I released it to her grip and allowed my eyes to flick up, only for my heart to fall when I didn’t see him watching me anymore.
Though, I knew that to be a lie.
I couldn’t see him anymore, but that wasn’t to say that he wasn’t watching me in some way. Likely he was watching by way of the security cameras that I could see sitting in the very corner of the room.
Why a blood donation place would have security cameras, I didn’t know.
Then a story popped into my mind from a couple of months ago. People were stealing the blood that’d been stored at the center, convinced that the blood wasn’t going to the hospitals like Worth Enterprises had assured the general population. Instead, they were convinced that the vampires were using it illegally for their own consumption, and the new human activists’ criminal population had resorted to stealing blood to prevent anything untoward happening with the blood.
The only thing they’d accomplished, though, had been causing a missed shipment of blood donation going to area hospitals, and two people dying when they couldn’t find the blood that they needed—blood that’d been supposed to be arriving on the truck that never came, thanks to the criminals.
“All righty, ma’am,” Tracy said as she unplugged and unhooked me. “All done. Now, I want you to make sure you grab some cookies and juice before you leave.”
Yeah, no.
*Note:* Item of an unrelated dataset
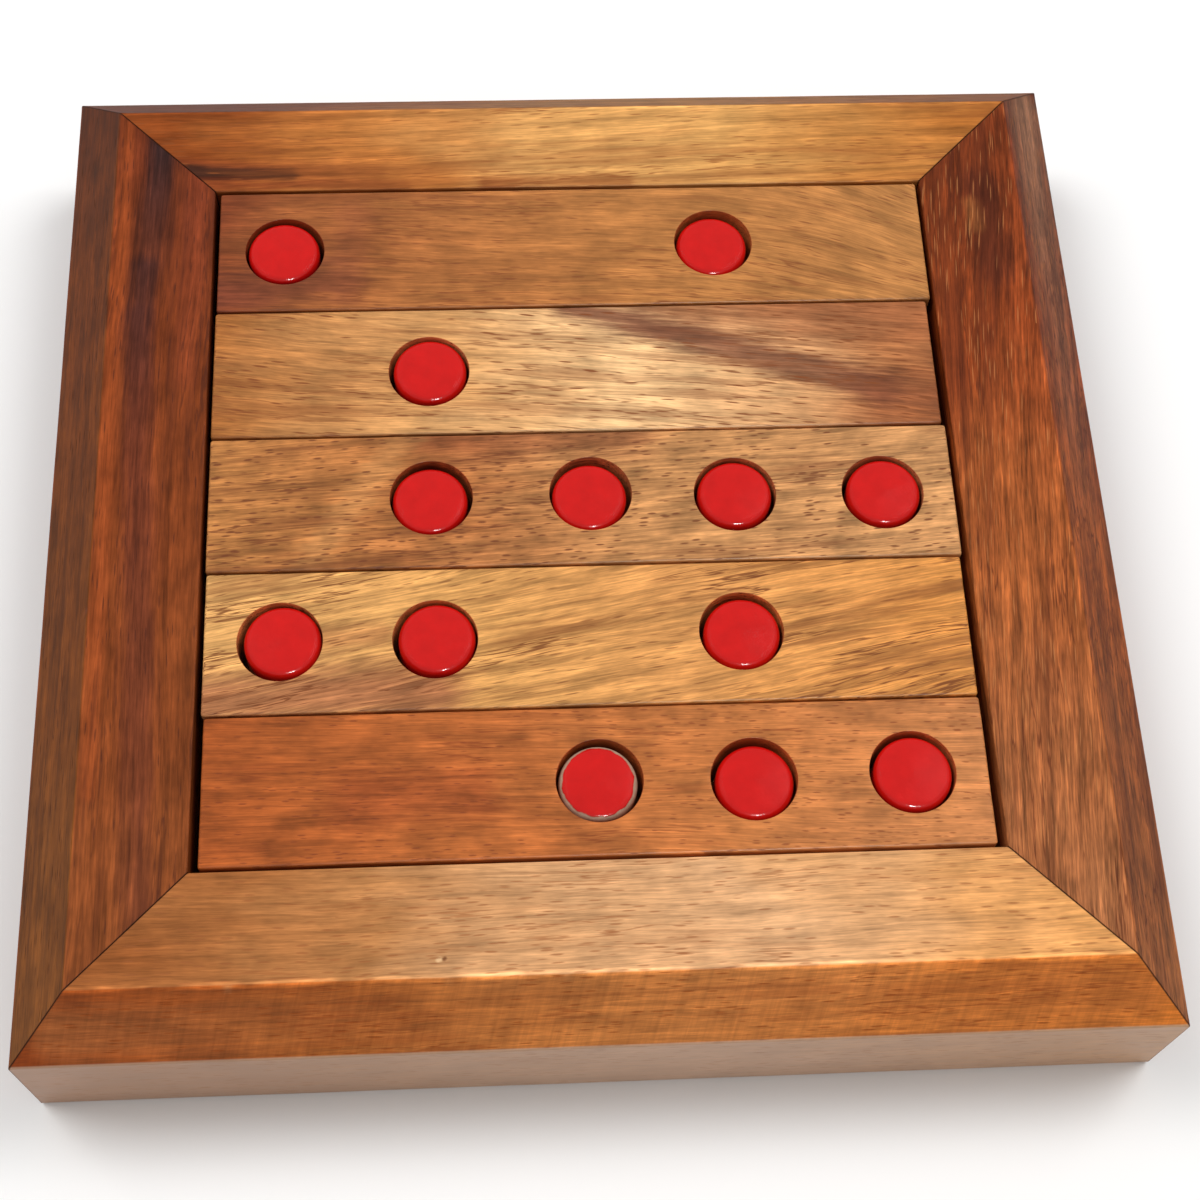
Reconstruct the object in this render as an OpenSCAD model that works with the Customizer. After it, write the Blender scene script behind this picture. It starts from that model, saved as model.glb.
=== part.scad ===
// Peg-and-slat tray puzzle.
// A mitred tray holds two crossed layers of five slats. The lower slats run front to back and carry
// upright pegs. The upper slats run left to right and are drilled so that every peg finds a hole.
// Origin: centre of the tray's underside. +X right, +Y to the back, +Z up. Millimetres.

/* [Slats] */
// Width of one slat
slat_width = 19.9; // [17:0.1:24]
// Thickness of one slat
slat_thickness = 10; // [8:0.5:14]
// Gap between neighbouring slats of one layer
slat_gap = 0.2; // [0.1:0.05:0.4]
// Play between a layer and the tray wall, on each side
layer_play = 0.35; // [0.2:0.05:0.6]
// Play of a lower slat between the front and the back wall, both ends together
lower_end_play = 1.2; // [0.8:0.1:2]
// Radius of the eased edges of a slat
slat_arris = 0.4; // [0.2:0.1:0.8]

/* [Pegs] */
// Diameter of a peg
peg_diameter = 10; // [8:0.5:10.5]
// Diameter of a hole in an upper slat
hole_diameter = 11; // [11:0.1:12]
// Radial glue gap between a peg and its socket in a lower slat
glue_gap = 0.05; // [0.03:0.01:0.1]
// Radius of the rounded rim of a peg's top
peg_rim = 1.0; // [0.8:0.1:2]
// Rise of the domed top from rim to middle
peg_crown = 0.35; // [0.1:0.05:0.5]

/* [Tray] */
// Width of a rail, from its outer face to the tray wall
rail_width = 21.6; // [18:0.1:26]
// Width and drop of the wide chamfer along a rail's outer top edge
rail_chamfer = 7.4; // [4:0.1:9]
// Radius of the eased edges of a rail
rail_arris = 0.7; // [0.3:0.1:1.2]
// Height of the floor panel's underside over the table
floor_recess = 4; // [2.5:0.5:6]
// Thickness of the floor panel
floor_thickness = 3; // [2.5:0.5:4]
// Depth of the groove that holds the floor panel
groove_depth = 3; // [2:0.5:5]
// Play of the floor panel in the bottom of each groove
groove_play = 0.2; // [0.1:0.1:0.5]

/* [Layout] */
// End play of each upper slat, both ends together, from the back row to the front row
upper_end_play = [1.2, 1.8, 1.4, 1.9, 2.2]; // each from 1 to 2.4
// Sideways place of each upper slat in that play
upper_shift = [0.1, -0.3, -0.1, -0.2, 0]; // each from -0.4 to 0.4
// Pegs: row from the back, column from the left, drift of the peg off the grid in x and in y,
// offset of its hole from the peg in x and in y, height of its top over the upper slats.
// Drifts are within 0.6, offsets within 0.4 in all and heights within 0.3.
pegs = [
    [1, 1, -0.5,  0.0,  0.2, -0.1,  0.1],
    [1, 4, -0.4,  0.0,  0.2,  0.2, -0.1],
    [2, 2, -0.3,  0.2, -0.1, -0.3,  0.1],
    [3, 2, -0.5,  0.2,  0.2,  0.2,  0.0],
    [3, 3,  0.6,  0.2,  0.2,  0.3,  0.1],
    [3, 4,  0.0,  0.1,  0.0, -0.2,  0.1],
    [3, 5,  0.0, -0.1, -0.2, -0.2,  0.1],
    [4, 1,  0.5,  0.3, -0.3, -0.2,  0.1],
    [4, 2,  0.2,  0.1, -0.2, -0.2,  0.1],
    [4, 4, -0.5, -0.2, -0.1,  0.1,  0.0],
    [5, 3,  0.0, -0.1,  0.2,  0.1, -0.1],
    [5, 4, -0.4, -0.6, -0.1,  0.2, -0.1],
    [5, 5, -0.4, -0.2, -0.1,  0.1,  0.2],
]; // rows and columns from 1 to 5

/* [Hidden] */
slat_count = 5;
slat_pitch = slat_width + slat_gap;
opening = slat_count * slat_pitch - slat_gap + 2 * layer_play;
tray_side = opening + 2 * rail_width;
floor_top = floor_recess + floor_thickness;
lower_top = floor_top + slat_thickness;
tray_height = lower_top + slat_thickness;
floor_side = opening + 2 * (groove_depth - groove_play);
lower_length = opening - lower_end_play;
arc_steps = 4;
round_facets = 96;
cut_margin = 1;

// Wood tones, from the back row to the front row and from the left column to the right column
upper_tones = [
    [0.66, 0.43, 0.24], [0.80, 0.60, 0.40], [0.68, 0.45, 0.27], [0.80, 0.55, 0.31], [0.68, 0.38, 0.21]
];
lower_tones = [
    [0.62, 0.42, 0.25], [0.72, 0.50, 0.30], [0.66, 0.42, 0.24], [0.74, 0.53, 0.33], [0.64, 0.40, 0.23]
];
light_rail_tone = [0.79, 0.55, 0.32];
dark_rail_tone = [0.50, 0.26, 0.14];
floor_tone = [0.80, 0.66, 0.46];
paint_tone = [0.75, 0.10, 0.08];

slat_numbers = [1 : slat_count];
function peg_name(p) = str("peg_r", p[0], "_c", p[1]);

function grid(index) = (index - (slat_count + 1) / 2) * slat_pitch;
function peg_place(p) = [grid(p[1]) + p[2], p[3] - grid(p[0])];
function hole_place(p) = peg_place(p) + [p[4], p[5]];
function unit(v) = v / norm(v);

// Points of a convex or concave outline with each corner turned into an arc of its own radius
function eased(outline, radii) = [
    for (i = [0 : len(outline) - 1])
        let (
            here = outline[i],
            back = unit(outline[(i + len(outline) - 1) % len(outline)] - here),
            ahead = unit(outline[(i + 1) % len(outline)] - here),
            half = acos(back * ahead) / 2,
            middle = here + unit(back + ahead) * radii[i] / sin(half),
            first = here + back * radii[i] / tan(half) - middle,
            last = here + ahead * radii[i] / tan(half) - middle
        )
        each radii[i] == 0 ? [here] : [
            for (step = [0 : arc_steps])
                middle + radii[i] * unit(first * (1 - step / arc_steps) + last * step / arc_steps)
        ]
];

function box_outline(width, depth) = [
    [-width / 2, -depth / 2], [width / 2, -depth / 2], [width / 2, depth / 2], [-width / 2, depth / 2]
];

module soft_box(size, arris) {
    radii = [arris, arris, arris, arris];
    intersection() {
        linear_extrude(size.z) polygon(eased(box_outline(size.x, size.y), radii));
        translate([-size.x / 2, 0, size.z / 2]) rotate([90, 0, 90])
            linear_extrude(size.x) polygon(eased(box_outline(size.y, size.z), radii));
        translate([0, size.y / 2, size.z / 2]) rotate([90, 0, 0])
            linear_extrude(size.y) polygon(eased(box_outline(size.x, size.z), radii));
    }
}

module through_hole(place, diameter) {
    translate([place.x, place.y, floor_top - cut_margin])
        cylinder(h = tray_height, d = diameter, $fn = round_facets);
}

// Section of a rail: x is the distance from the outer face, y the height
module rail_section() {
    ridge = tray_height - rail_chamfer;
    groove = rail_width - groove_depth;
    outline = [
        [0, 0], [rail_width, 0], [rail_width, floor_recess], [groove, floor_recess],
        [groove, floor_top], [rail_width, floor_top], [rail_width, tray_height],
        [rail_chamfer, tray_height], [0, ridge]
    ];
    soft = rail_arris;
    polygon(eased(outline, [soft, soft / 2, 0, 0, 0, 0, soft / 2, soft, soft]));
}

// One rail along the front, mitred at both ends
module front_side_rail() {
    half = tray_side / 2;
    intersection() {
        translate([-half, -half, 0]) rotate([90, 0, 90]) linear_extrude(tray_side) rail_section();
        linear_extrude(tray_height)
            polygon([[-half, -half], [half, -half], [half - rail_width, rail_width - half],
                [rail_width - half, rail_width - half]]);
    }
}

module front_rail() {
    color(light_rail_tone) front_side_rail();
}

module right_rail() {
    color(dark_rail_tone) rotate([0, 0, 90]) front_side_rail();
}

module back_rail() {
    color(light_rail_tone) rotate([0, 0, 180]) front_side_rail();
}

module left_rail() {
    color(dark_rail_tone) rotate([0, 0, 270]) front_side_rail();
}

module tray_floor() {
    color(floor_tone) translate([-floor_side / 2, -floor_side / 2, floor_recess])
        cube([floor_side, floor_side, floor_thickness]);
}

// Lower slat, with a socket right through it for each of its pegs
module peg_slat(column) {
    color(lower_tones[column - 1]) difference() {
        translate([grid(column), 0, floor_top])
            soft_box([slat_width, lower_length, slat_thickness], slat_arris);
        for (p = pegs) if (p[1] == column) through_hole(peg_place(p), peg_diameter + 2 * glue_gap);
    }
}

// Peg, standing on the tray floor and passing through both layers
module peg(p) {
    radius = peg_diameter / 2;
    height = 2 * slat_thickness + p[6];
    shoulder = height - peg_crown;
    profile = eased(
        [[0, 0], [radius, 0], [radius, shoulder], [0, height]],
        [0, slat_arris, peg_rim, 0]
    );
    place = peg_place(p);
    color(paint_tone) translate([place.x, place.y, floor_top])
        rotate_extrude($fn = round_facets) polygon(profile);
}

// Upper slat, drilled where pegs of the lower layer stand
module holed_slat(row) {
    length = opening - upper_end_play[row - 1];
    color(upper_tones[row - 1]) difference() {
        translate([upper_shift[row - 1], -grid(row), lower_top])
            soft_box([length, slat_width, slat_thickness], slat_arris);
        for (p = pegs) if (p[0] == row) through_hole(hole_place(p), hole_diameter);
    }
}

tray_floor();
front_rail();
right_rail();
back_rail();
left_rail();
for (n = slat_numbers) peg_slat(n);
for (p = pegs) peg(p);
for (n = slat_numbers) holed_slat(n);
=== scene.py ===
"""Looks of a peg-and-slat tray puzzle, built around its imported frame.

A mitred tray holds two crossed layers of five slats. The lower slats carry upright pegs with painted tops,
and the upper slats are drilled so that the pegs come up flush through them. Lengths are in metres, except in
the finishes, where a wood's figure is given in millimetres of the board.
"""

import logging
import math
from dataclasses import dataclass, field
from enum import Enum
from typing import Any, Mapping, Sequence

import bpy
import bmesh
from mathutils import Matrix, Vector

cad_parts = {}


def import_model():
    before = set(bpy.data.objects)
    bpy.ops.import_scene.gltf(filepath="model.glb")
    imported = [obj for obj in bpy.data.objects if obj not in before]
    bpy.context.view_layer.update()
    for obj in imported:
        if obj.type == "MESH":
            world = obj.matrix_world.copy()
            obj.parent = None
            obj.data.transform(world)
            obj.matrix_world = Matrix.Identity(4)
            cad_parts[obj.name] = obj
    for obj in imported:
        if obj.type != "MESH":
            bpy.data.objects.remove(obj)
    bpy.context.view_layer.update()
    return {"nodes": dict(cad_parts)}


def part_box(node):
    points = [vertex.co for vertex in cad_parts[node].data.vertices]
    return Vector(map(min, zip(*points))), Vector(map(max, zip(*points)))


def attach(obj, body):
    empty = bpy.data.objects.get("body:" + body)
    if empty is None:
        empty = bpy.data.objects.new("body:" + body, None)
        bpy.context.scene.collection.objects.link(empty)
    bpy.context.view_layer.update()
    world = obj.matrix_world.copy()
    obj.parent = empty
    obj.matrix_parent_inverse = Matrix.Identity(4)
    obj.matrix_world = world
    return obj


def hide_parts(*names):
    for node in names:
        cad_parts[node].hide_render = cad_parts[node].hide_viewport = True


LOG = logging.getLogger("tray_puzzle")
MM = 0.001
ROWS = range(1, 6)
HOLE_RADIUS = 5.5 * MM
HOLE_SEARCH = 6.6 * MM
GLUE_GAP = 0.05 * MM
WELD = 0.01 * MM
FINE_WELD = 0.002 * MM

Colour = tuple[float, float, float]
Socket = bpy.types.NodeSocket


def shade(red: int, green: int, blue: int) -> Colour:
    """Turns a display colour into the linear one that shaders take.

    Args:
        red: Red, from 0 to 255.
        green: Green, from 0 to 255.
        blue: Blue, from 0 to 255.

    Returns:
        The linear colour.
    """
    return tuple((part / 255.0 / 12.92) if part <= 10 else ((part / 255.0 + 0.055) / 1.055) ** 2.4
                 for part in (red, green, blue))


PLAIN = (1.0, 1.0, 1.0)
# Painted reflection: the grey of the pale floor on an outer face seen at a low angle.
BLOOM = shade(186, 149, 123)
GLUE = shade(52, 26, 16)


def blank_material(name: str) -> tuple[bpy.types.Material, bpy.types.Node]:
    """Makes a material with nothing but its surface.

    Args:
        name: The material's name.

    Returns:
        The material and its surface node.
    """
    made = bpy.data.materials.new(name)
    made.use_nodes = True
    return made, made.node_tree.nodes["Principled BSDF"]


class Run(Enum):
    """The way a board's grain runs, as the turn from the row's X axis to the grain, in quarter turns."""

    LEFT_TO_RIGHT = 0
    FRONT_TO_BACK = 1


class Side(Enum):
    """A side of the tray, as the quarter turns from the front one."""

    FRONT = 0
    RIGHT = 1
    BACK = 2
    LEFT = 3


class Streak(Enum):
    """Noise drawn out along the grain: features along and across it, finer layers and their strength."""

    FIBRE = (0.07, 1.5, 5.0, 0.7)
    HAIR = (0.3, 5.0, 2.0, 0.6)
    CLOUD = (0.14, 0.22, 3.0, 0.6)
    PATCH = (0.04, 0.12, 2.0, 0.5)
    VEIN = (0.024, 0.42, 4.0, 0.62)
    VEIN_CROWD = (0.035, 0.13, 2.0, 0.5)
    RING_WAVE = (0.02, 0.25, 2.0, 0.5)
    PORE_SHAKE = (0.3, 2.0, 1.0, 0.5)
    PORE_CROWD = (0.03, 0.16, 2.0, 0.5)
    STAIN_EDGE = (0.08, 0.3, 3.0, 0.5)
    WEAR = (0.12, 0.3, 3.0, 0.5)
    SWAY = (0.05, 0.2, 1.0, 0.5)
    NICK = (0.5, 0.0, 3.0, 0.5)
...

I didn’t like the cookies, nor the juice that they offered.
I’d pick something up on the way to work.
Or would have had I not gotten to the parking lot and felt a wave of lightheadedness roll over me.
I had to catch myself on the car beside mine, and would’ve fallen forward had something strong and unyielding not gripped my arm to keep me from kissing the pavement.
Looking down at the arm, I realized very quickly that the arm didn’t belong to anyone that I knew. It belonged to a well-dressed man in a pin-striped suit, and he looked really out of place in between the blood place and the McDonald’s.
“Hi,” I said. “Thank you.”
His smile was warm but calculating.
“You’re most welcome, ma’am,” came his syrupy sweet reply. “Do you need assistance to your car?”
I pulled away and would’ve backed up, but I ran into something immovable.
This time, I had no need to look up at the man at my back. I knew this one about as intimately as anyone could know someone.
And I instantly relaxed.
Whatever part of me that had been up in arms about the man that’d caught me from faceplanting was instantly at ease with Constantine at my back.
“Amari.”
That rumbled reply was directed to pin-striped guy, and I shivered at the cold look this ‘Amari’ shot Constantine.
“Hello, Mr. Worth,” Amari replied coolly. “I’m surprised to see you actually doing something for once.”
I blinked, surprised at the vehemence in the man’s voice that was directed toward Constantine, and of course, I was in the middle of it.